Pour ce faire, les scientifiques ont utilisé de la soie d’araignée d’épeire diadème, une araignée de jardin très commune en Europe.  Ce matériau très léger, résistant, et non toxique est en outre synthétisable artificiellement. « Nous avons recréé en laboratoire cette soie si particulière pour y insérer un peptide aux propriétés vaccinales », explique Thomas Scheibel de l’Université de Bayreuth, spécialiste mondial de la soie d’araignée, qui a participé à cette étude. « Ensuite, les chaînes de protéines ainsi formées sont enroulées sur elles-mêmes afin de former des microparticules injectables. » Les microparticules de soie forment une sorte de capsule de transport capable non seulement de protéger le peptide vaccinal afin qu’il ne soit pas dégradé par l’organisme, mais aussi d’acheminer son précieux chargement à bon port, au cœur même des cellules des ganglions lymphatiques, augmentant ainsi considérablement la réponse immunitaire des lymphocytes T. « Notre étude a apporté la preuve de la validité de notre technique », révèle Carole Bourquin. « Nous démontrons ainsi l’efficacité d’une nouvelle technique de vaccination extrêmement stable, facile à fabriquer et facilement personnalisable. »

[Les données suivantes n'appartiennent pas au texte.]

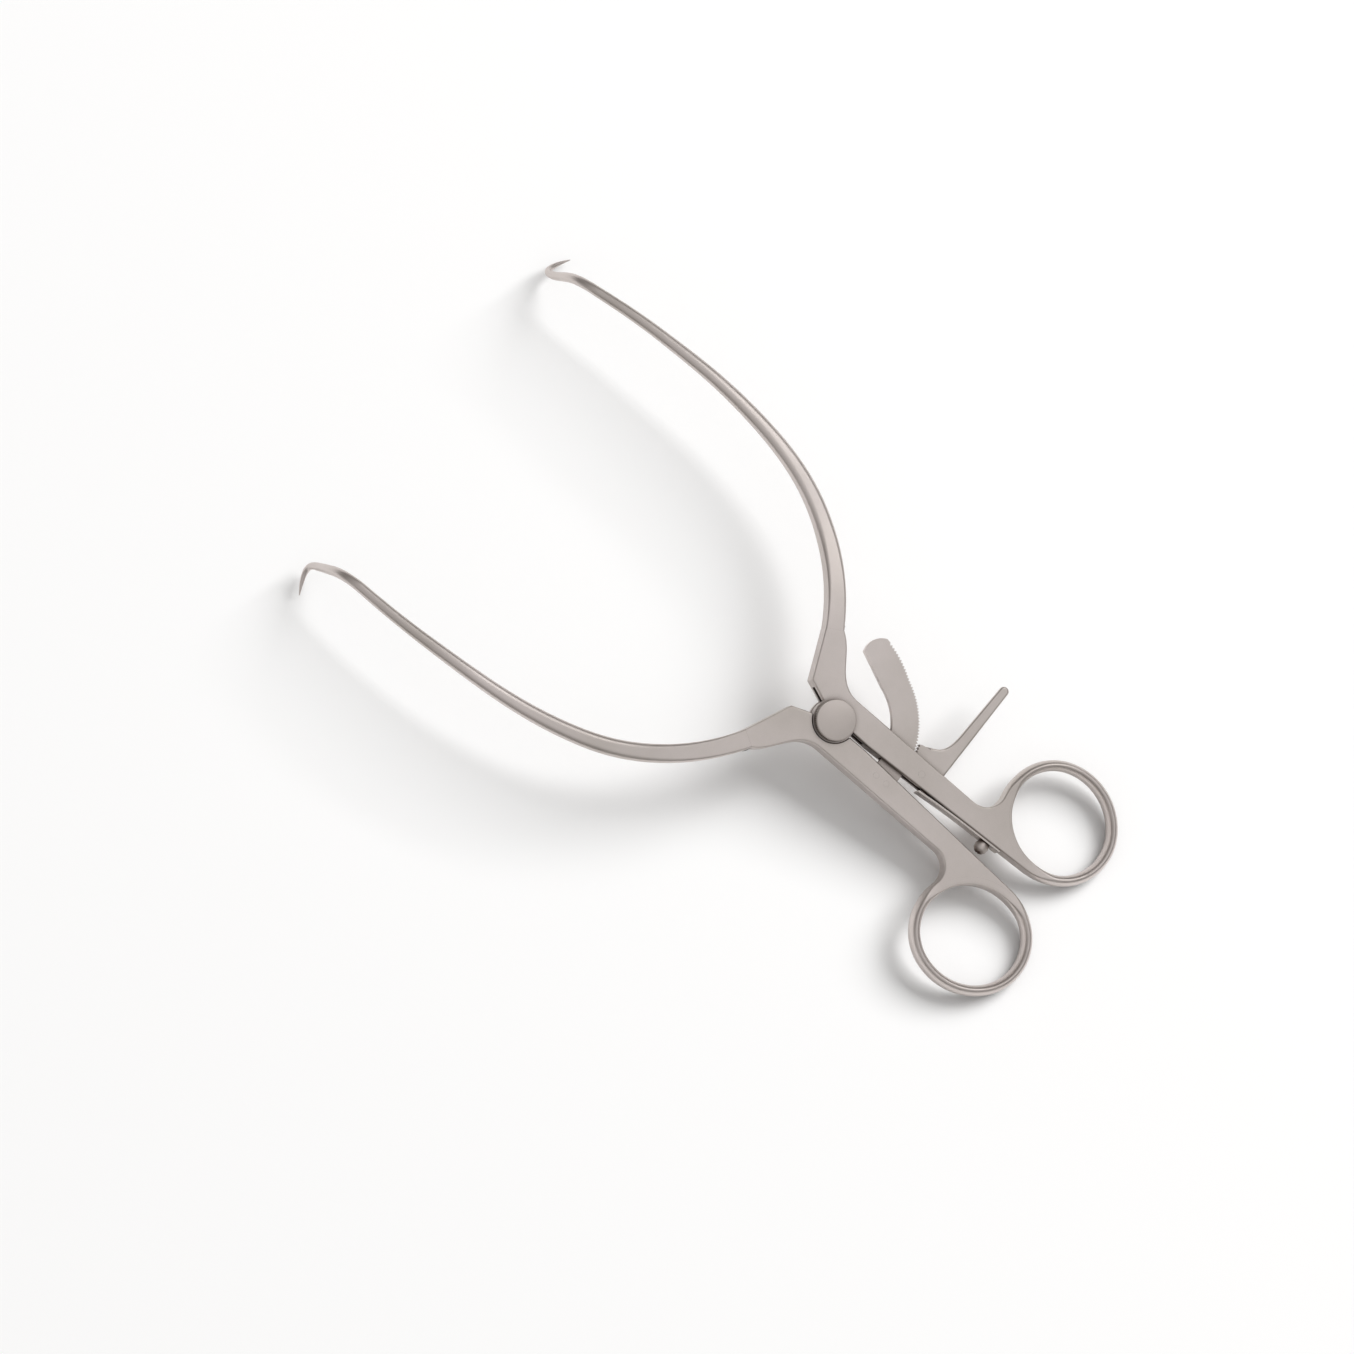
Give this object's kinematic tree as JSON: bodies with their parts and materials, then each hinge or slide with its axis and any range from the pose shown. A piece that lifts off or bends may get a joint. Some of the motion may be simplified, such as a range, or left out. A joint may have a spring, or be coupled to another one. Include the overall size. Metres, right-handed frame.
{
  "type": "self retaining retractor",
  "caption": "Surgical retractor: two pivoted arms with finger rings and single prongs, held open by a curved ratchet bar with a sprung release lever.",
  "frame": {"origin": "on the pivot axis at the flat underside of the box joint, level with the flush end of the pivot screw", "axes": "+Z along the pivot axis to the knurled screw head, +X from the finger rings to the prongs, +Y to the half that carries the ratchet bar"},
  "size_m": [0.1811, 0.101, 0.0385],
  "materials": {
    "forged_steel": "satin, bead blasted",
    "ratchet_steel": "satin, bead blasted",
    "screw_steel": "satin",
    "spring_steel": "bright drawn strip",
    "pin_steel": "ground flush"
  },
  "bodies": {
    "fork_half": {"fork_arm": "forged_steel", "lever_pin": "pin_steel", "leaf_spring": "spring_steel", "spring_screw": "screw_steel"},
    "tongue_half": {"tongue_arm": "forged_steel", "ratchet_bar": "ratchet_steel", "ratchet_rivet_front": "pin_steel", "ratchet_rivet_rear": "pin_steel"},
    "lever": {"release_lever": "ratchet_steel"},
    "screw": {"pivot_screw": "screw_steel"}
  },
  "joints": [
    {"name": "arm_pivot", "type": "hinge", "parent": "fork_half", "child": "tongue_half", "pos_m": [0, 0, 0.00225], "axis": [0, 0, 1], "range_deg": [-40, 0]},
    {"name": "lever_turn", "type": "hinge", "parent": "fork_half", "child": "lever", "pos_m": [-0.0234, -0.0038, 0.00225], "axis": [0, 0, -1], "range_deg": [-6, 8], "stiffness_Nm_per_rad": 0.04, "springref_deg": -14.9, "deforming": ["leaf_spring"]},
    {"name": "screw_turn", "type": "hinge", "parent": "fork_half", "child": "screw", "pos_m": [0, 0, 0.00225], "axis": [0, 0, 1], "continuous": true}
  ]
}
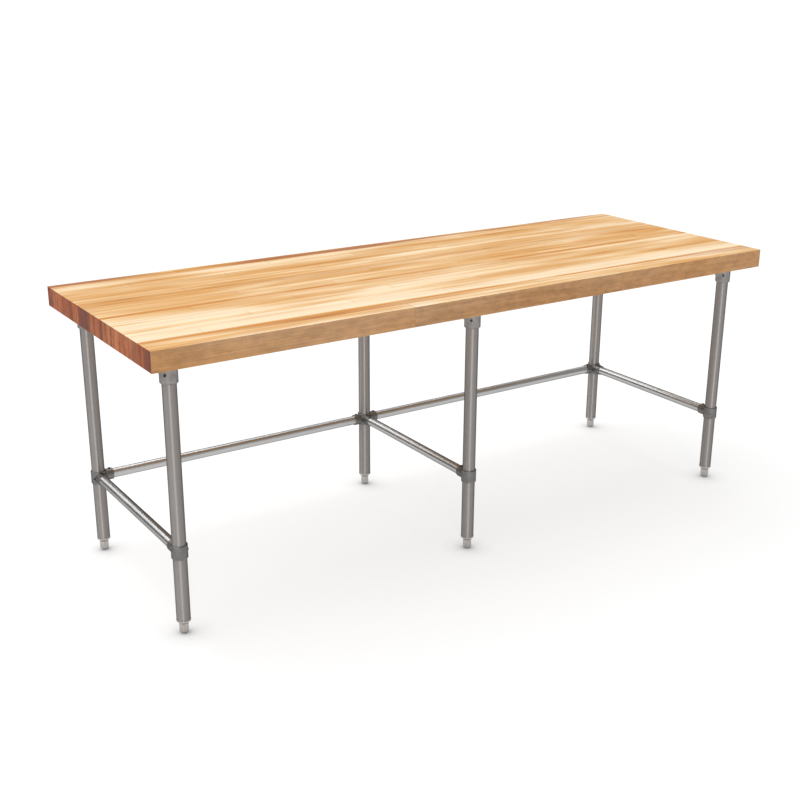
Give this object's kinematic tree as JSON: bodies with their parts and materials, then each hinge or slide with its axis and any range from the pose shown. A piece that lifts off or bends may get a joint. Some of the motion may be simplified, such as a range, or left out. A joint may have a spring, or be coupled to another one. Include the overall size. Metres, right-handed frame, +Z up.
{
  "type": "butcher block table",
  "caption": "Long work table: a laminated maple butcher block on tubular steel legs, tied near the floor by cross rails and a rear rail, with screw-in levelling feet.",
  "frame": {"origin": "on the floor, under the middle of the block", "axes": "+X along the block to the right as seen from the front, +Y to the back where the rear rail is, +Z up"},
  "size_m": [2.1336, 0.762, 0.8191],
  "materials": {
    "maple": "oiled, sanded smooth",
    "cast_fitting": "cast, matt grey",
    "leg_tube": "brushed along the tube",
    "rail_tube": "polished",
    "foot_insert": "satin",
    "bullet_foot": "satin",
    "fastener": "zinc plated"
  },
  "bodies": {
    "table": {"brace_fitting_back_left": "cast_fitting", "brace_fitting_back_middle": "cast_fitting", "brace_fitting_back_right": "cast_fitting", "brace_fitting_front_left": "cast_fitting", "brace_fitting_front_middle": "cast_fitting", "brace_fitting_front_right": "cast_fitting", "brace_set_screws": "fastener", "cross_rail_left": "rail_tube", "cross_rail_middle": "rail_tube", "cross_rail_right": "rail_tube", "flange_screws": "fastener", "foot_insert_back_left": "foot_insert", "foot_insert_back_middle": "foot_insert", "foot_insert_back_right": "foot_insert", "foot_insert_front_left": "foot_insert", "foot_insert_front_middle": "foot_insert", "foot_insert_front_right": "foot_insert", "leg_back_left": "leg_tube", "leg_back_middle": "leg_tube", "leg_back_right": "leg_tube", "leg_front_left": "leg_tube", "leg_front_middle": "leg_tube", "leg_front_right": "leg_tube", "leg_socket_back_left": "cast_fitting", "leg_socket_back_middle": "cast_fitting", "leg_socket_back_right": "cast_fitting", "leg_socket_front_left": "cast_fitting", "leg_socket_front_middle": "cast_fitting", "leg_socket_front_right": "cast_fitting", "rear_rail_left": "rail_tube", "rear_rail_right": "rail_tube", "socket_set_screws": "fastener", "stave_01": "maple", "stave_02": "maple", "stave_03": "maple", "stave_04": "maple", "stave_05": "maple", "stave_06": "maple", "stave_07": "maple", "stave_08": "maple", "stave_09": "maple", "stave_10": "maple", "stave_11": "maple", "stave_12": "maple", "stave_13": "maple", "stave_14": "maple", "stave_15": "maple", "stave_16": "maple", "stave_17": "maple", "stave_18": "maple"},
    "front_left_foot": {"foot_front_left": "bullet_foot"},
    "front_middle_foot": {"foot_front_middle": "bullet_foot"},
    "front_right_foot": {"foot_front_right": "bullet_foot"},
    "back_left_foot": {"foot_back_left": "bullet_foot"},
    "back_middle_foot": {"foot_back_middle": "bullet_foot"},
    "back_right_foot": {"foot_back_right": "bullet_foot"}
  },
  "joints": [
    {"name": "level_front_left", "type": "slide", "parent": "table", "child": "front_left_foot", "axis": [0, 0, -1], "range_m": [0, 0.0254]},
    {"name": "level_front_middle", "type": "slide", "parent": "table", "child": "front_middle_foot", "axis": [0, 0, -1], "range_m": [0, 0.0254]},
    {"name": "level_front_right", "type": "slide", "parent": "table", "child": "front_right_foot", "axis": [0, 0, -1], "range_m": [0, 0.0254]},
    {"name": "level_back_left", "type": "slide", "parent": "table", "child": "back_left_foot", "axis": [0, 0, -1], "range_m": [0, 0.0254]},
    {"name": "level_back_middle", "type": "slide", "parent": "table", "child": "back_middle_foot", "axis": [0, 0, -1], "range_m": [0, 0.0254]},
    {"name": "level_back_right", "type": "slide", "parent": "table", "child": "back_right_foot", "axis": [0, 0, -1], "range_m": [0, 0.0254]}
  ]
}
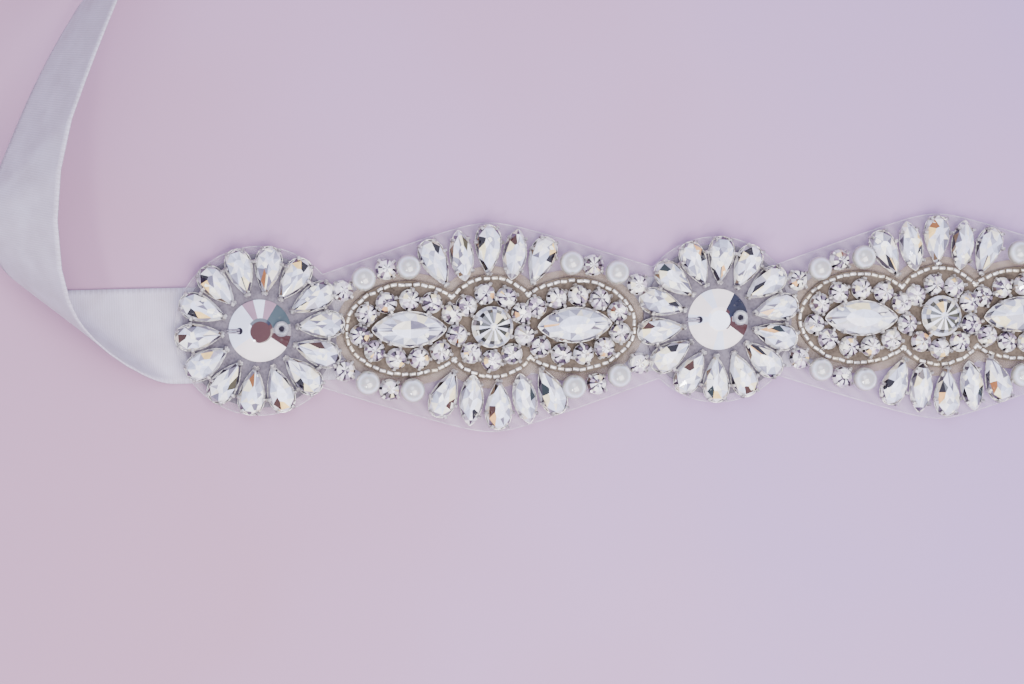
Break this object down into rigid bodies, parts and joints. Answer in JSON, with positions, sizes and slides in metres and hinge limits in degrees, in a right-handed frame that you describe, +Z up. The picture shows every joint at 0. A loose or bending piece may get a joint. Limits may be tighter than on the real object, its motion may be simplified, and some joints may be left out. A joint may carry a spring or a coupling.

Les scientifiques eux-mêmes ont été surpris par la résistance des microparticules de soie d’araignée à la chaleur, qui supporte plus de 100 °C pendant plusieurs heures sans dommages. En théorie, ce procédé permettrait d’offrir des vaccins ne nécessitant ni adjuvant, ni chaîne de froid. Un avantage indéniable, en particulier dans les pays en voie de développement où l’une des grandes difficultés est justement la conservation des vaccins. L’une des limitations de ce procédé, cependant, réside dans la taille des microparticules : si le concept est en principe applicable à n’importe quel peptide, qui sont tous suffisamment petits pour être incorporés dans les protéines de soie, les recherches doivent se poursuivre afin de vérifier s’il est également possible d’incorporer les antigènes de plus grande taille utilisés dans les vaccins standards, notamment contre la plupart des maladies virales.  « De plus en plus, les scientifiques cherchent à imiter la nature dans ce qu’elle fait de mieux », ajoute Thomas Scheibel. « Cette démarche a même un nom: la bioinspiration. C’est exactement ce que nous avons fait ici. » Les propriétés de la soie d’araignée en font un produit particulièrement intéressant : biocompatible, solide, fin, biodégradable, résistant aux conditions extrêmes et même antibactérien, on peut imaginer de multiples applications, notamment des pansements ou des fils de suture.